I also mentioned ants who can find the optimal path by simply following scents left by other ants without understanding how this helps with that.
You can be intelligent without being aware of your intelligence, or you can be stupid without being aware of your stupidity... like how humans are actually creating problems for themselves in many cases.
Intelligence != awareness
If your definition of intelligence doesn't include awareness it's not very useful.
I don't know, I feel it's actually the opposite. Awareness is something you can only experience subjectively, it's "qualia", a quality that you cannot measure outside of yourself or detect externally. There's a reason IQ ("intelligence" quotient) tests use puzzles/problems and don't test conscious awareness. Most of the time in science intelligence is defined as problem solving and capacity to adapt/extrapolate because that definition makes it observable and more scientifically useful.
If it were to include awareness then we can't in good faith answer the question: "is it intelligent?" ..we can only say we don't know. This is the main struggle of philosophy of the mind, what is often called "the hard problem of consciousness". Empirical analysis would not show if something is having (or not) the conscious experience of being aware.
Let me rephrase. If your definition of intelligence includes slime mold then the term is not very useful.
There's a reason philosophy of the mind exists as a field of study. If we just assign intelligence to anything that can solve problems, which is what you seem to be doing, we are forced to assign intelligence to things which clearly don't have minds and aren't aware and can't think. That's a problem.
Why is it a problem?
Generally, I'd say having clear, specific and useful definitions is a good thing to help communicate and understand what we are talking about and avoid misinterpretations.
What is the reason you think philosophy of the mind exists as a field of study?
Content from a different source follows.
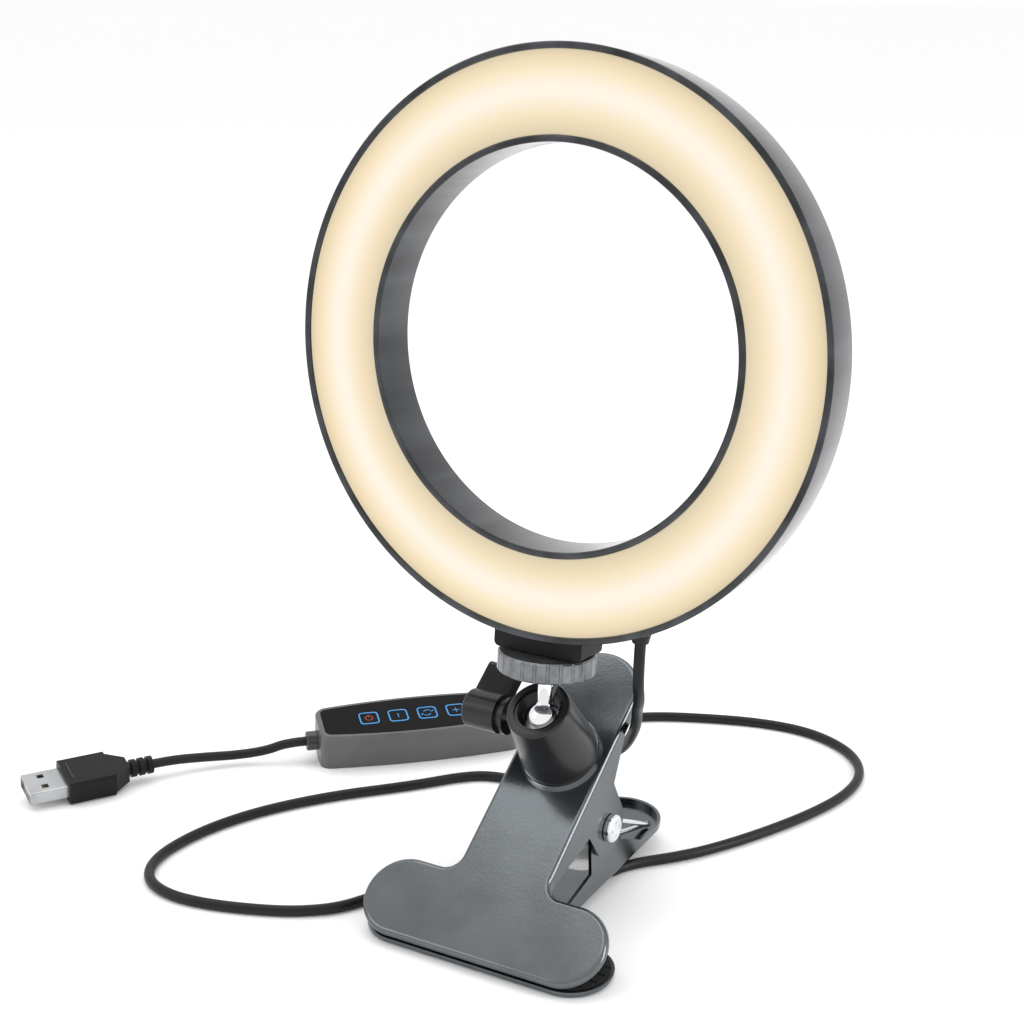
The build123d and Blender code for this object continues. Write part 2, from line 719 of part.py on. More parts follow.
def build_clamp():
    pivot = lower_place * Pos(0, pivot_reach, -pivot_drop)
    upper = jaw(neck_width, front_flange) - Pos(0, barrel_reach, 0) * Cylinder(screw_radius + 0.1, 6)
    add("upper_jaw", upper, upper_place)
    lower = jaw(lower_width, front_flange - 3) - Pos(0, barrel_reach, 0) * Cylinder(driver_hole_radius, 4 * sheet)
    add("lower_jaw", lower, lower_place)
    add("upper_pad", pad(), upper_place)
    add("lower_pad", pad(), lower_place)
    add("pivot_screw", Rot(Y=180) * pivot_screw(), pivot)
    add("pivot_nut", Rot(Y=180) * pivot_nut(), pivot)
    upper_pivot = upper_place * Pos(0, pivot_reach, -pivot_drop)
    side = -spring_half + spring_wire
    hairpin = spring_coil() + spring_leg(side, 1) + spring_leg(side + 1.5 * spring_wire, -1)
    add("torsion_spring", pivot * hairpin + upper_pivot * spring_leg(side, -1))


def build_head():
    add("base_washer", base_washer(), barrel_place)
    add("base_screw", base_screw(), barrel_place)
    add("ball_barrel", ball_barrel(), barrel_place)
    add("seat_spring", seat_spring_washer(), barrel_place)
    add("ball_seat", ball_seat(), barrel_place)
    add("retaining_ring", retaining_ring(), barrel_place)
    add("brake_slug", brake_slug(), barrel_place)
    add("knob_screw", knob_screw(), barrel_place)
    add("tension_knob", knob(), barrel_place)
    add("ball_stud", ball_stud(), stem_place)
    add("lock_wheel", lock_wheel(), stem_place)


def build_ring():
    add("mount_shoe", mount_shoe(), ring_place)
    add("threaded_insert", threaded_insert(), ring_place)
    add("shoe_screws", Compound([shoe_screw(-1), shoe_screw(1)]), ring_place)
    add("ring_housing", ring_housing(), ring_place)
    add("diffuser", diffuser(), ring_place)
    add("back_cover", back_cover(), ring_place)
    add("cover_screws", Compound([place * cover_screw() for place in boss_places()]), ring_place)
    add("led_board", led_board(), ring_place)
    leds = [Rot(Z=(i + 0.5) * 360 / led_count) * led() for i in range(led_count)]
    add("leds", Compound(leds), ring_place)
    add("cord_gland", gland(), ring_place)


def build_remote():
    names = ("power", "minus", "mode", "plus")
    add("remote_top_shell", remote_top_shell(), remote_place)
    add("remote_bottom_shell", remote_bottom_shell(), remote_place)
    add("remote_panel", remote_panel(), remote_place)
    add("remote_pcb", remote_pcb(), remote_place)
    for name, x in zip(names, key_places()):
        add("key_" + name, key(x), remote_place)
    add("tact_switches", Compound([tact_switch(x) for x in key_places()]), remote_place)
    add("remote_collars", Compound([collar(-1), collar(1)]), remote_place)
    add("remote_screws", Compound([remote_screw(-27), remote_screw(27)]), remote_place)


def build_plug():
    add("usb_shell", usb_shell(), plug_place)
    add("usb_tongue", usb_tongue(), plug_place)
    contacts = [usb_contact(y) for y in (-3.5, -1.0, 1.0, 3.5)]
    add("usb_contacts", Compound(contacts), plug_place)
    add("usb_grip", usb_grip(), plug_place)


build_clamp()
build_head()
build_ring()
light = Compound([shape for shape in nodes.values()]).bounding_box()
home = Pos(-(light.min.X + light.max.X) / 2, -(light.min.Y + light.max.Y) / 2, -light.min.Z)
nodes = {name: home * shape for name, shape in nodes.items()}
print("home", home)
build_remote()
build_plug()
build_cord(home * ring_place * gland_place())

for name, shape in nodes.items():
    export_step(shape, f"parts/{name}.step")
print(len(nodes), "nodes", "light", light.size)
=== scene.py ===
import json
import math
import bmesh
import bpy
from mathutils import Matrix, Vector


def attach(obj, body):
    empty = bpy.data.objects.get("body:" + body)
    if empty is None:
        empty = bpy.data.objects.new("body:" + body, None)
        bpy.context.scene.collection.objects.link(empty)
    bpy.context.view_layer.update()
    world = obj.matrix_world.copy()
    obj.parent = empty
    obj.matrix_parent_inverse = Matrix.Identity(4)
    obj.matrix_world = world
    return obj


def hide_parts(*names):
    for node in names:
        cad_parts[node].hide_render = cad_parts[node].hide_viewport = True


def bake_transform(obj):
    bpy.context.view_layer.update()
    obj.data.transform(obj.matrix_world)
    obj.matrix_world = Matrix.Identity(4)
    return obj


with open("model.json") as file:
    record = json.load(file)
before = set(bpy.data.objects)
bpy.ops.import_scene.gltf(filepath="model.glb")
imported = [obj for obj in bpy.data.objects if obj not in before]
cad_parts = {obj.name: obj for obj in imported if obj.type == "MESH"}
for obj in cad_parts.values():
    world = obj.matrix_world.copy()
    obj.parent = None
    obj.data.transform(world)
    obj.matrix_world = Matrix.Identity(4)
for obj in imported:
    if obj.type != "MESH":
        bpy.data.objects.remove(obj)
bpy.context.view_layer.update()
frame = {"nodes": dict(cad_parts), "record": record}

# Clip-on ring light. Metres; lengths are written in millimetres and multiplied by MM.
MM = 0.001

# ---- clamp ----
SOLE_TILT = math.radians(3.3)       # the lower jaw rises towards its handle, over the lead
PLATE_TILT = math.radians(36.3)     # the upper jaw's outer face
PIVOT_REACH = 57.4                  # front edge to pivot, along a jaw
PIVOT_DROP = 19.6                   # a jaw's outer face to pivot

# ---- ring ----
RING_RISE = 106.8                   # ring's centre above the ball's, along the stem
RING_FORWARD = 1.75                 # ring's middle plane ahead of the stem
FRONT_RADIUS = 80.9
BACK_RADIUS = 80.0
INNER_RADIUS = 55.1
RING_HALF = 7.6                     # half the ring's depth
RIM = 1.9                           # housing's walls
COVER_DEPTH = 1.8
COVER_GAP = 0.15
FLOOR_DEPTH = 1.2                   # web between the housing's two walls
DIFFUSER_DEPTH = 2.0
DIFFUSER_SINK = 0.2                 # diffuser's edge below the rim
DIFFUSER_GAP = 0.05

# ---- lead ----
LEAD_RADIUS = 1.6
LEAD_LIE = 1.65                     # lead's middle above the surface it lies on
OUTLET_RUN = 24                     # length of the section at the outlet, from the outlet
STEM_RUN = 56                       # lead above the clamp, from the outlet

# ---- remote and plug ----
REMOTE_SPOT = (-91.7, 63.9, 0)
REMOTE_HEADING = math.radians(45.2)
REMOTE_KEEL = math.radians(12.0)    # slope of the face that it rests on
KEY_TOP = 15.0
KEY_PLACES = {"power": -17.3, "minus": -7.1, "mode": 3.1, "plus": 13.3}
PLUG_SPOT = (-176.5, -38.8, 1.389)
PLUG_HEADING = math.radians(59.6)
PLUG_ROLL = math.radians(10.0)


def placed(origin, x_axis, y_axis, z_axis):
    turn = Matrix((x_axis, y_axis, z_axis)).transposed().to_4x4()
    return Matrix.Translation(origin) @ turn


def laid(spot, heading, roll):
    turn = Matrix.Rotation(heading, 4, "Z") @ Matrix.Rotation(roll, 4, "X")
    return Matrix.Translation(Vector(spot) * MM) @ turn


# ---- places, worked out from the frame's joints ----
JOINTS = {joint["name"]: joint for joint in frame["record"]["behaviour"]["joints"]}
PIVOT = Vector(JOINTS["clamp_open"]["pos_m"])
BALL = Vector(JOINTS["ball_tilt"]["pos_m"])
STEM = Vector(JOINTS["ring_turn"]["axis"]).normalized()
SIDE = Vector((1, 0, 0))
BACK = STEM.cross(SIDE)
FRONT = BACK * -1
STEM_PLACE = placed(BALL, SIDE, BACK, STEM)
RING_CENTRE = BALL + STEM * RING_RISE * MM + FRONT * RING_FORWARD * MM
RING_PLACE = placed(RING_CENTRE, STEM.cross(FRONT), STEM, FRONT)
REMOTE_PLACE = laid(REMOTE_SPOT, REMOTE_HEADING, REMOTE_KEEL)
PLUG_PLACE = laid(PLUG_SPOT, PLUG_HEADING, PLUG_ROLL)


# ---- colour and nodes ----
def linear(hex_colour):
    values = [int(hex_colour[i:i + 2], 16) / 255 for i in (1, 3, 5)]
    return [v / 12.92 if v <= 0.04045 else ((v + 0.055) / 1.055) ** 2.4 for v in values] + [1.0]


def add(tree, kind, sockets=None, **settings):
    made = tree.nodes.new(kind)
    for name, value in settings.items():
        setattr(made, name, value)
    for name, value in (sockets or {}).items():
        if isinstance(value, bpy.types.NodeSocket):
            tree.links.new(value, made.inputs[name])
        else:
            made.inputs[name].default_value = value
    return made


def start_material(name):
    material = bpy.data.materials.new(name)
    material.use_nodes = True
    tree = material.node_tree
    tree.nodes.clear()
    shader = add(tree, "ShaderNodeBsdfPrincipled")
    add(tree, "ShaderNodeOutputMaterial", {"Surface": shader.outputs["BSDF"]})
    return material, shader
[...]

In part, so we don't assign intelligence to mindless, unaware, unthinking things like slime mold - it's so we keep our definitions clear and useful, so we can communicate about and understand what intelligence even is.
What you're doing actually creates an unclear and useless definition that makes communication harder and spreads misunderstanding. Your definition of intelligence, which is what the AI companies use, has made people more confused than ever about "intelligence" and only serves the interests of the companies for generating hype and attracting investor cash.
There are many philosophers of the mind that agree that intelligence and consciousness are separate things.
Some examples are Daniel Dennett and John Searle.
There are also currents of thought in philosophy of the mind that disagree that even things like "slime mold" are mindless. Both from the materialist direction (like panpsychysm) and from the idealist direction (Bernardo Kastrup's idealism).
Most philosophers of the mind would disagree that the reason for their field to exist really has anything to do with any specific terminology / position. I'd say it has more to do with curiosity and the interest for seeking truth. Like most fields of philosophy do.
I'd argue it's your definition, which includes consciousness, what makes AI an attractive term for investors. Precisely because you say intelligence include awareness and it can lead to people to misinterpret AI as self-aware.
Promoting your definition helps the interests of the companies who want to generate hype, and causes just as much confusion as you attribute to mine in that regard.
At least mine is simpler and makes it easier to invalidate the hype, since if intelligence isn't awareness then AI isn't awareness. Many philosophers have agreed with that, for years, before LLMs were a thing. John Searle for example is famous for the Chinese room experiment.